┌────────

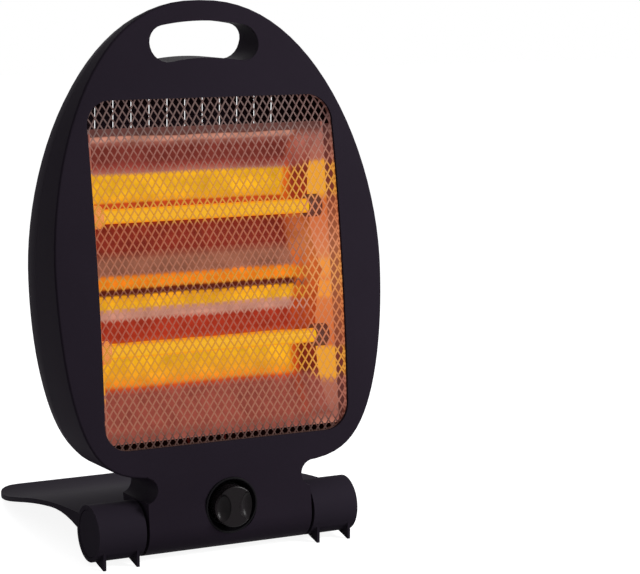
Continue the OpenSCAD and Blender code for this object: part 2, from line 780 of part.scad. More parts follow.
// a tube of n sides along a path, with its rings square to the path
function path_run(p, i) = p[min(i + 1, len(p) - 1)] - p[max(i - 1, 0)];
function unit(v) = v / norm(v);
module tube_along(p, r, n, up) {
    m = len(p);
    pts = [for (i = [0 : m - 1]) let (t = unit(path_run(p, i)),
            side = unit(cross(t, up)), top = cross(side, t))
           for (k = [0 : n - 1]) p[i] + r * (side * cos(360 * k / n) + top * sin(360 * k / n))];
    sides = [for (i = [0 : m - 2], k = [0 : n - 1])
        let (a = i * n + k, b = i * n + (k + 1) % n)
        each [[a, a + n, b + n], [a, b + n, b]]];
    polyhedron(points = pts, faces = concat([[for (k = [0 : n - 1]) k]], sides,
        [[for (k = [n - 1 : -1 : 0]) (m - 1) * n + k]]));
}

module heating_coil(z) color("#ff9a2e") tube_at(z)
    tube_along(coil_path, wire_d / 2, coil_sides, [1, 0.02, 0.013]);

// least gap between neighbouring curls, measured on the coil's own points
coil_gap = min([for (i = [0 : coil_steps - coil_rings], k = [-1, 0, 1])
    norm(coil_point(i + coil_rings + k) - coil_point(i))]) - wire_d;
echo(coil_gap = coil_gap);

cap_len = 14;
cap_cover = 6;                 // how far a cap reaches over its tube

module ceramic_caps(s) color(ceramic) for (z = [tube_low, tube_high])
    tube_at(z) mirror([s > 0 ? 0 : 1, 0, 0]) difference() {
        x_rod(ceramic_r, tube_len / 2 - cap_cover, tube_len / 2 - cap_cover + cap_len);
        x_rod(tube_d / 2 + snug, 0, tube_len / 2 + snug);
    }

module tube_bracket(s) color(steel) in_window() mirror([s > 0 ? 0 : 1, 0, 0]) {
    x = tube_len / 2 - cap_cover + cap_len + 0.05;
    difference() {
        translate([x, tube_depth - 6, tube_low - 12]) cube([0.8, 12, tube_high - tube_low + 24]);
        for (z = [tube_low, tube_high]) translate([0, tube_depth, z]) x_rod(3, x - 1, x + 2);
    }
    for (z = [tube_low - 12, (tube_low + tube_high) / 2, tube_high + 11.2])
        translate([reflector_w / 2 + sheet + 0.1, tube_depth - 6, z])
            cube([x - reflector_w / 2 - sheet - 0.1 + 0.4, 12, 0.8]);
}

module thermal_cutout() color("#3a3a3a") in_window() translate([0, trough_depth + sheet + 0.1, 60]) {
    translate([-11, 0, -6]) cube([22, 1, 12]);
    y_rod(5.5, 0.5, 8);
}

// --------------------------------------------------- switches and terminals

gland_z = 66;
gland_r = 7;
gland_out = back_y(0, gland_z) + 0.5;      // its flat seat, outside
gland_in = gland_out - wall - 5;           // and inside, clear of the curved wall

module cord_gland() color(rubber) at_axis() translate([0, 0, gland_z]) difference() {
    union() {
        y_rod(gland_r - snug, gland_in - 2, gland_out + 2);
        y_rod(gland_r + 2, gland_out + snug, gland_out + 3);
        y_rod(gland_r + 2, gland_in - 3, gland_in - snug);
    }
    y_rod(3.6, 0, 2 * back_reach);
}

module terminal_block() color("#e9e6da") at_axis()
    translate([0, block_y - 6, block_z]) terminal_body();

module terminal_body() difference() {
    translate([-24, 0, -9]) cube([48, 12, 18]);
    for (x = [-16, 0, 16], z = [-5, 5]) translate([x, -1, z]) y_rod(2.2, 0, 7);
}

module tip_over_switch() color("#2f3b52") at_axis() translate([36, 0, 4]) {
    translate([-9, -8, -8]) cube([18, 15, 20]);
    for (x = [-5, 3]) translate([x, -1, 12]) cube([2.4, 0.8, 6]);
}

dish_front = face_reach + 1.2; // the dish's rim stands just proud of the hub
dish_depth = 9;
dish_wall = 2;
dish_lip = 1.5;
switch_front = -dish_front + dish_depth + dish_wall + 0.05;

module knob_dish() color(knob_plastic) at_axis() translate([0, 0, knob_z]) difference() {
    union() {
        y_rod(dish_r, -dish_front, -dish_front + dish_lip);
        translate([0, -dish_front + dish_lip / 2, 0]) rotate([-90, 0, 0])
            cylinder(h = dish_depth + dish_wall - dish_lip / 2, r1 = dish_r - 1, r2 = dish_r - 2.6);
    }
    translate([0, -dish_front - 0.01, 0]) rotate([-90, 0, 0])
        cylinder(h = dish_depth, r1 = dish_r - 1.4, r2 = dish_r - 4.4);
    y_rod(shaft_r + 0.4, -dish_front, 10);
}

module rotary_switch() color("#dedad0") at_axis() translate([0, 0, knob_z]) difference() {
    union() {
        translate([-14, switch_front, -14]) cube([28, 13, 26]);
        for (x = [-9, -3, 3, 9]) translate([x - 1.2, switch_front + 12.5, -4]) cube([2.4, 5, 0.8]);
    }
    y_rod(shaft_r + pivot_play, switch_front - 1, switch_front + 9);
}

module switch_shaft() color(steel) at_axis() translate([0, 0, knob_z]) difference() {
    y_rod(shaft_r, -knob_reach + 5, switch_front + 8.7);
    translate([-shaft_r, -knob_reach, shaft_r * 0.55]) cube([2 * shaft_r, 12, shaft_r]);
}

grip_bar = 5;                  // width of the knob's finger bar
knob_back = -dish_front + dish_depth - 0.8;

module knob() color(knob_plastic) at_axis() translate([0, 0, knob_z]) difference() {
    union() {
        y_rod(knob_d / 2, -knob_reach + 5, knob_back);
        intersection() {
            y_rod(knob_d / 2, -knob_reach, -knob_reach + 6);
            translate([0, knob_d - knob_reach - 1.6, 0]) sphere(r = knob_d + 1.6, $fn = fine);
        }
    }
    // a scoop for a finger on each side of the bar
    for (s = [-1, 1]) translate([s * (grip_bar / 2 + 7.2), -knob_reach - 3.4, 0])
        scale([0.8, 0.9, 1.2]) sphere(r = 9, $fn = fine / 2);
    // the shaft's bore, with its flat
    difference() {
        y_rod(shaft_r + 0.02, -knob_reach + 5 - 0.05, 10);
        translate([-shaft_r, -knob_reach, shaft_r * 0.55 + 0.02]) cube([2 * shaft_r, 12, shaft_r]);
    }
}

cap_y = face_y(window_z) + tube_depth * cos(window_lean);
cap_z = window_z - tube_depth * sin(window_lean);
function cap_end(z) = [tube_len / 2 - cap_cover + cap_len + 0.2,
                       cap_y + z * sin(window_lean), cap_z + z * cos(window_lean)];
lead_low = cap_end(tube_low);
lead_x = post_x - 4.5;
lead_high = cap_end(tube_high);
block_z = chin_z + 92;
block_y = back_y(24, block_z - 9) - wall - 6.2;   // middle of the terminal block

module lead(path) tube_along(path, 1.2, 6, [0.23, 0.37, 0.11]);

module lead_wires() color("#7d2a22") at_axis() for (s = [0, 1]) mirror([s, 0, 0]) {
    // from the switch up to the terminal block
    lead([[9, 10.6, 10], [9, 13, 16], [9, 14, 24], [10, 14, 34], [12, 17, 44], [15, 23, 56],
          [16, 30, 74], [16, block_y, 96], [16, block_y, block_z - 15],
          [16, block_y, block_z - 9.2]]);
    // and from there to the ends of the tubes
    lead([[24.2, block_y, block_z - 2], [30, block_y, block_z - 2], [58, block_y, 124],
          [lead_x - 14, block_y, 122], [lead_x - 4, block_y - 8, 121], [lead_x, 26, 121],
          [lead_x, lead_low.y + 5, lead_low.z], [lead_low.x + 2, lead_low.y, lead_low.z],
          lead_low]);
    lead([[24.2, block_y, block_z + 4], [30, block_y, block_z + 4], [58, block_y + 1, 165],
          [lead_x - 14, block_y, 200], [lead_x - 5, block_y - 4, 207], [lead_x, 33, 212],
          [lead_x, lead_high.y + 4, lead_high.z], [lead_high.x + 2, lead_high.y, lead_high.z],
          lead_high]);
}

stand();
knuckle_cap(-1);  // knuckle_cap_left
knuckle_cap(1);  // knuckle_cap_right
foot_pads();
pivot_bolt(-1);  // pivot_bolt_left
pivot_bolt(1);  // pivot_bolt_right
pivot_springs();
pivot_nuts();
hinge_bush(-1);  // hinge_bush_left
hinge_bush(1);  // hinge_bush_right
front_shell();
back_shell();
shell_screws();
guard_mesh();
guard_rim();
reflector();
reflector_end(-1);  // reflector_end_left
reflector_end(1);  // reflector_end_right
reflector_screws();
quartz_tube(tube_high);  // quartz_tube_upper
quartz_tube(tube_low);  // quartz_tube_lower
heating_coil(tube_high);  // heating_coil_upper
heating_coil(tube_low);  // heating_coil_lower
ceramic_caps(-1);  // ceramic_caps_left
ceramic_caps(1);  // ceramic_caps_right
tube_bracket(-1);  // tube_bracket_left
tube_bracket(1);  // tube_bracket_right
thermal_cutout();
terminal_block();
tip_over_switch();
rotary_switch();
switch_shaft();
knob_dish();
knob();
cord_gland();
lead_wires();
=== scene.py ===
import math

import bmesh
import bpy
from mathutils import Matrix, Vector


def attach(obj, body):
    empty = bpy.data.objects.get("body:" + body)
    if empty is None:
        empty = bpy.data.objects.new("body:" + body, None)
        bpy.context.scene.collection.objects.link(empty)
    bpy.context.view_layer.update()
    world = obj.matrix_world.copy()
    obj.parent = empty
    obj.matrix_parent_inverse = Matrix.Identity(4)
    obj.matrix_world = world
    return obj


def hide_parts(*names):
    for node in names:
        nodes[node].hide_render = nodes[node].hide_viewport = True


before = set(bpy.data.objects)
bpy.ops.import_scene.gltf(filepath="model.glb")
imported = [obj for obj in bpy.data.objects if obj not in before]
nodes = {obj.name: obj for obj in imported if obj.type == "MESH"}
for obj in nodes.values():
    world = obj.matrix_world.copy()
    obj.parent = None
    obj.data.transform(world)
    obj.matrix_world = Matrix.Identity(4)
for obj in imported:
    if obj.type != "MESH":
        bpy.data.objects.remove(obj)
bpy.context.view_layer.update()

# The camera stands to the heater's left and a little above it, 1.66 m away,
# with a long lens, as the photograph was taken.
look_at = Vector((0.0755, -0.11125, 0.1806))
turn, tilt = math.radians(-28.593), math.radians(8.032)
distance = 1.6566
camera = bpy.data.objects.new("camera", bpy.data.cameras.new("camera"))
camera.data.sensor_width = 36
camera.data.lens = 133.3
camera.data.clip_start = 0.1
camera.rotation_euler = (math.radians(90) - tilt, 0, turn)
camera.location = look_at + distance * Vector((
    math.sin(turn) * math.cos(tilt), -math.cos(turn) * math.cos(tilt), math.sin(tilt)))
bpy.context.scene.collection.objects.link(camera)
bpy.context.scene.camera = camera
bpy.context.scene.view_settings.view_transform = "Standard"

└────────

--- GIVEN REQUEST ---
Quote exactly the opening line of the material above and every line after it, up to and including the line that contains "cap_cover = 6;".

--- WORKED ANSWER ---
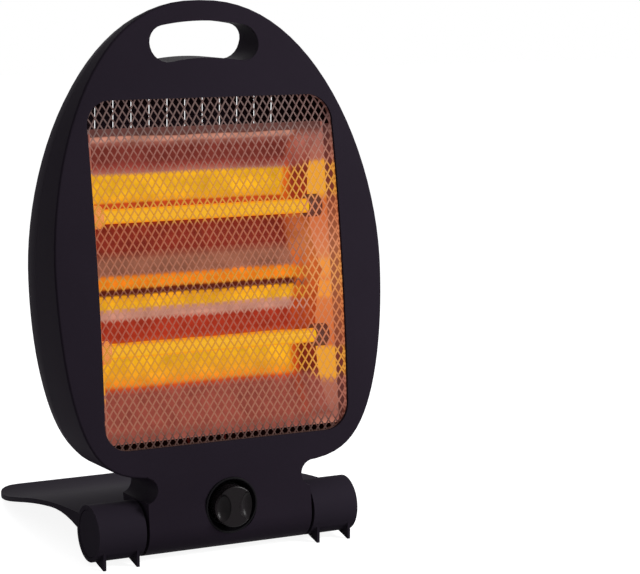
Continue the OpenSCAD and Blender code for this object: part 2, from line 780 of part.scad. More parts follow.
// a tube of n sides along a path, with its rings square to the path
function path_run(p, i) = p[min(i + 1, len(p) - 1)] - p[max(i - 1, 0)];
function unit(v) = v / norm(v);
module tube_along(p, r, n, up) {
    m = len(p);
    pts = [for (i = [0 : m - 1]) let (t = unit(path_run(p, i)),
            side = unit(cross(t, up)), top = cross(side, t))
           for (k = [0 : n - 1]) p[i] + r * (side * cos(360 * k / n) + top * sin(360 * k / n))];
    sides = [for (i = [0 : m - 2], k = [0 : n - 1])
        let (a = i * n + k, b = i * n + (k + 1) % n)
        each [[a, a + n, b + n], [a, b + n, b]]];
    polyhedron(points = pts, faces = concat([[for (k = [0 : n - 1]) k]], sides,
        [[for (k = [n - 1 : -1 : 0]) (m - 1) * n + k]]));
}

module heating_coil(z) color("#ff9a2e") tube_at(z)
    tube_along(coil_path, wire_d / 2, coil_sides, [1, 0.02, 0.013]);

// least gap between neighbouring curls, measured on the coil's own points
coil_gap = min([for (i = [0 : coil_steps - coil_rings], k = [-1, 0, 1])
    norm(coil_point(i + coil_rings + k) - coil_point(i))]) - wire_d;
echo(coil_gap = coil_gap);

cap_len = 14;
cap_cover = 6;                 // how far a cap reaches over its tube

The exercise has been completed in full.